▶ Problem description: Your task is to quote the material that follows, in full and exactly.
··········
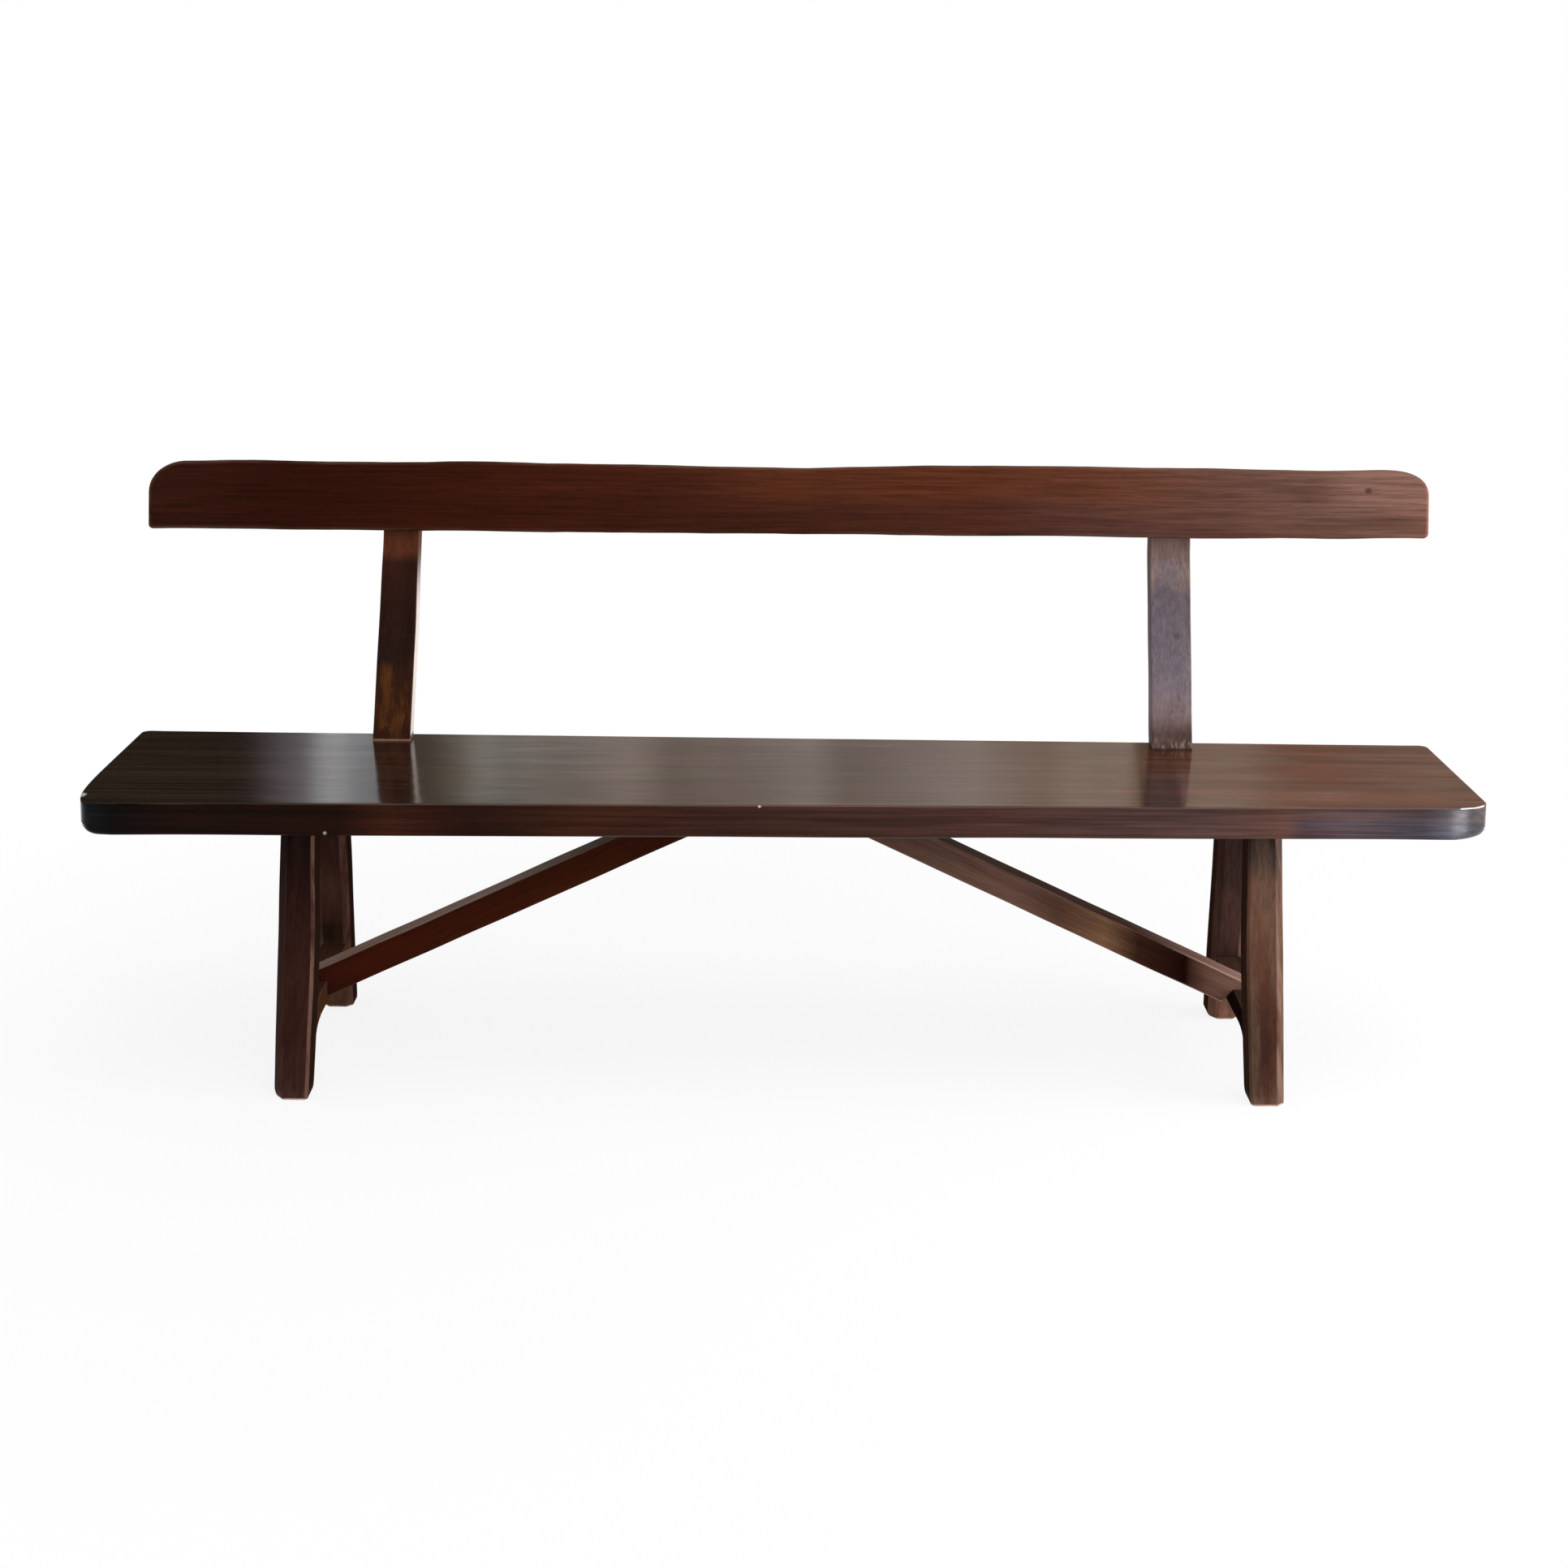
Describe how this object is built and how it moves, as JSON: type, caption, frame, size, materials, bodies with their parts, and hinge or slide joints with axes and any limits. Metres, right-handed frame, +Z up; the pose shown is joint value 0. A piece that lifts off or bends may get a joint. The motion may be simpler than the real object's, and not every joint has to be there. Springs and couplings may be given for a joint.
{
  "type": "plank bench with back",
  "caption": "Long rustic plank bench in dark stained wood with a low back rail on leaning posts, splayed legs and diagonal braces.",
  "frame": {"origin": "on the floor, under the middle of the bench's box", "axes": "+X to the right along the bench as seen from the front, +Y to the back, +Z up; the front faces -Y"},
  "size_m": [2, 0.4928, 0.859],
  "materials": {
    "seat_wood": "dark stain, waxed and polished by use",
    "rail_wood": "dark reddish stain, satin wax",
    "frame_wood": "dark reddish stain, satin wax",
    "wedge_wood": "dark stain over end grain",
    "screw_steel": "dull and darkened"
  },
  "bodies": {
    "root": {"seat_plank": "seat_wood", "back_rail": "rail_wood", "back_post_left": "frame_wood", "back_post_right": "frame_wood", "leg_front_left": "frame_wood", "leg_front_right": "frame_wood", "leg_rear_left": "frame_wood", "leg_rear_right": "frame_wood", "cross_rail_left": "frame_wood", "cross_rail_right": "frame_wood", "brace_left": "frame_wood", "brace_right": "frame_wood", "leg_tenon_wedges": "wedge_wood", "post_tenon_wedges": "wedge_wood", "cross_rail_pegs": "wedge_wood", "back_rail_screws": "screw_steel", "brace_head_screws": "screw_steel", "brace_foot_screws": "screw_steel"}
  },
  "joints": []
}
··········
▶ Answer for the task:
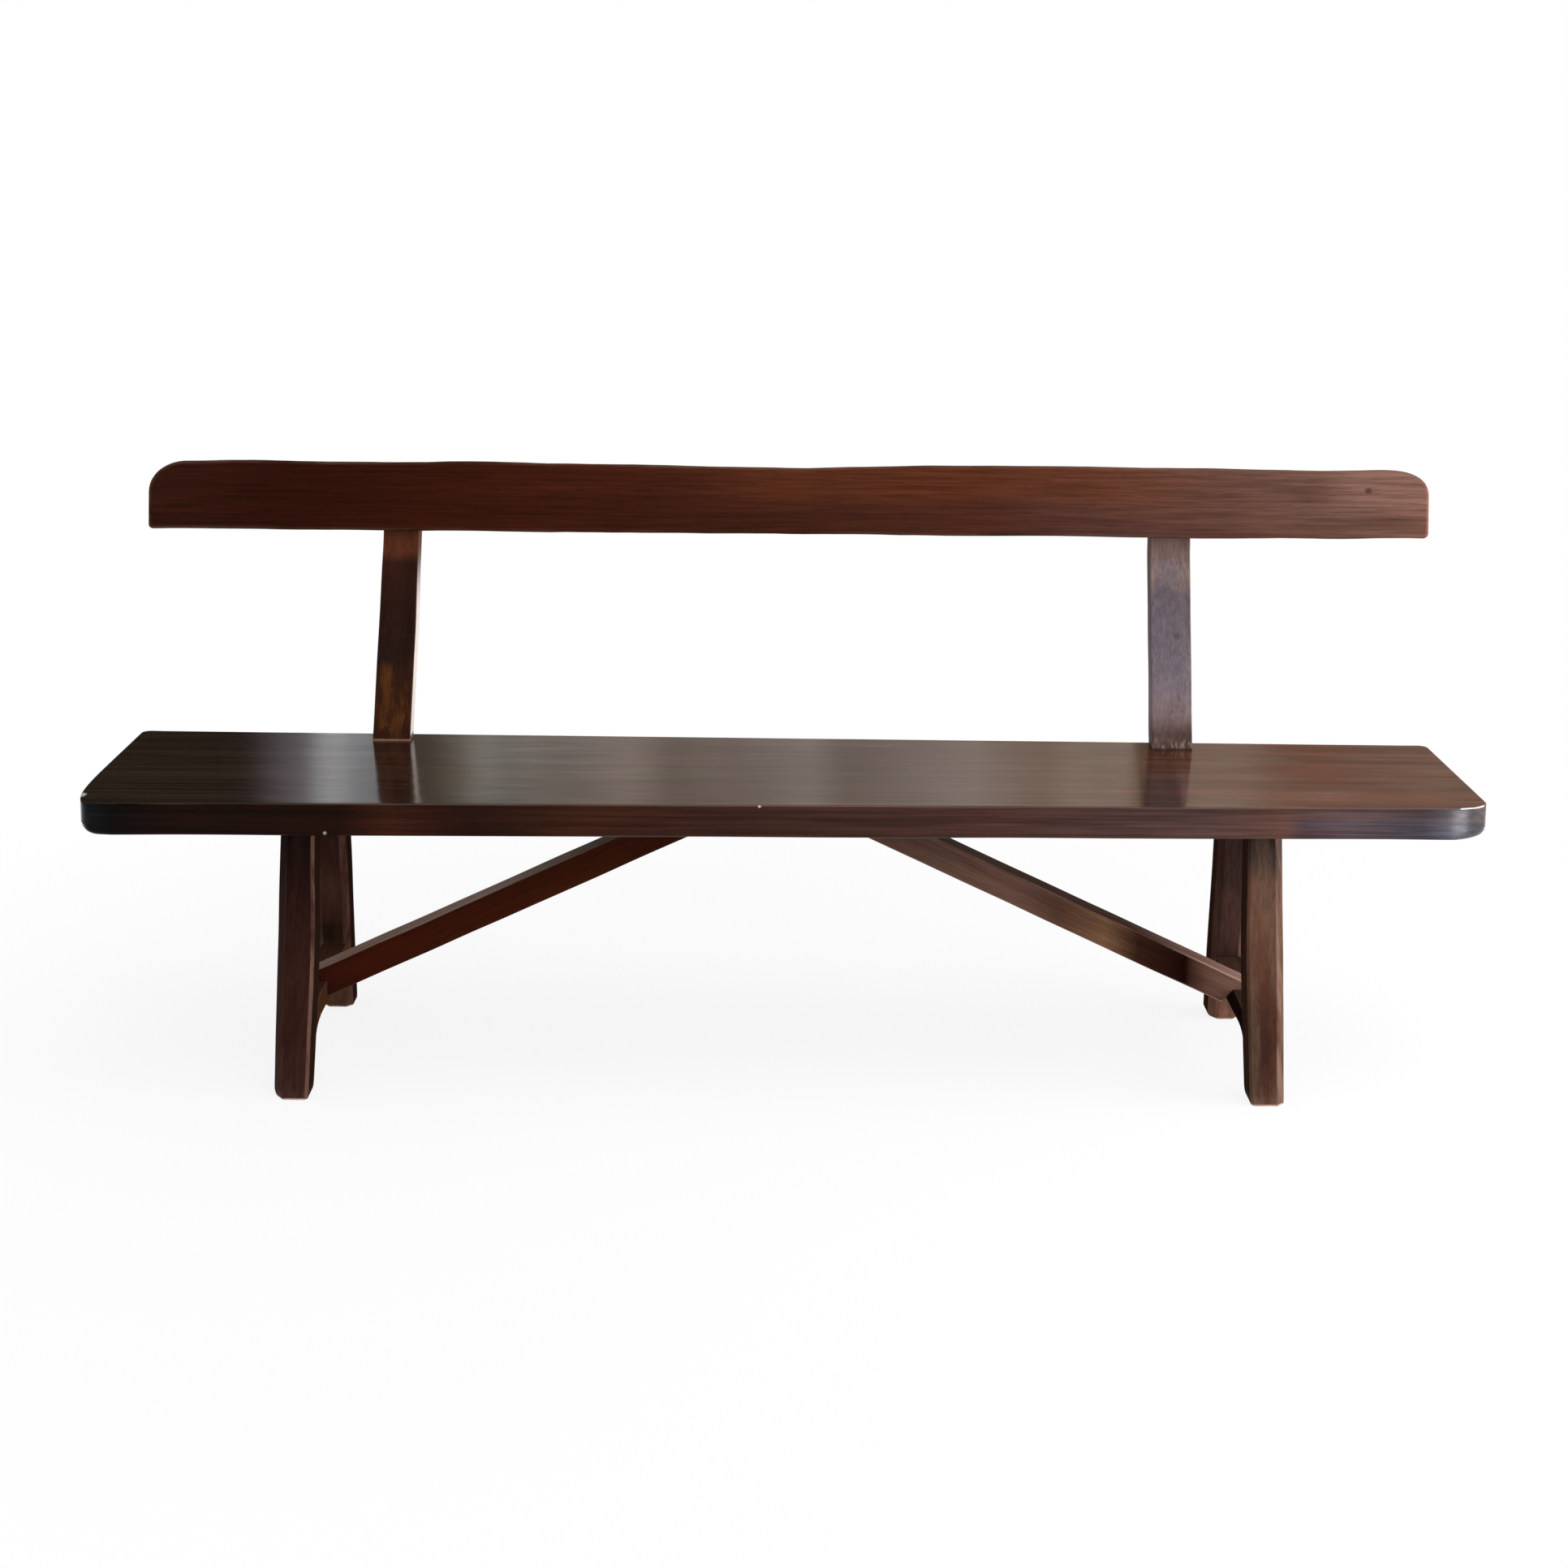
Describe how this object is built and how it moves, as JSON: type, caption, frame, size, materials, bodies with their parts, and hinge or slide joints with axes and any limits. Metres, right-handed frame, +Z up; the pose shown is joint value 0. A piece that lifts off or bends may get a joint. The motion may be simpler than the real object's, and not every joint has to be there. Springs and couplings may be given for a joint.
{
  "type": "plank bench with back",
  "caption": "Long rustic plank bench in dark stained wood with a low back rail on leaning posts, splayed legs and diagonal braces.",
  "frame": {"origin": "on the floor, under the middle of the bench's box", "axes": "+X to the right along the bench as seen from the front, +Y to the back, +Z up; the front faces -Y"},
  "size_m": [2, 0.4928, 0.859],
  "materials": {
    "seat_wood": "dark stain, waxed and polished by use",
    "rail_wood": "dark reddish stain, satin wax",
    "frame_wood": "dark reddish stain, satin wax",
    "wedge_wood": "dark stain over end grain",
    "screw_steel": "dull and darkened"
  },
  "bodies": {
    "root": {"seat_plank": "seat_wood", "back_rail": "rail_wood", "back_post_left": "frame_wood", "back_post_right": "frame_wood", "leg_front_left": "frame_wood", "leg_front_right": "frame_wood", "leg_rear_left": "frame_wood", "leg_rear_right": "frame_wood", "cross_rail_left": "frame_wood", "cross_rail_right": "frame_wood", "brace_left": "frame_wood", "brace_right": "frame_wood", "leg_tenon_wedges": "wedge_wood", "post_tenon_wedges": "wedge_wood", "cross_rail_pegs": "wedge_wood", "back_rail_screws": "screw_steel", "brace_head_screws": "screw_steel", "brace_foot_screws": "screw_steel"}
  },
  "joints": []
}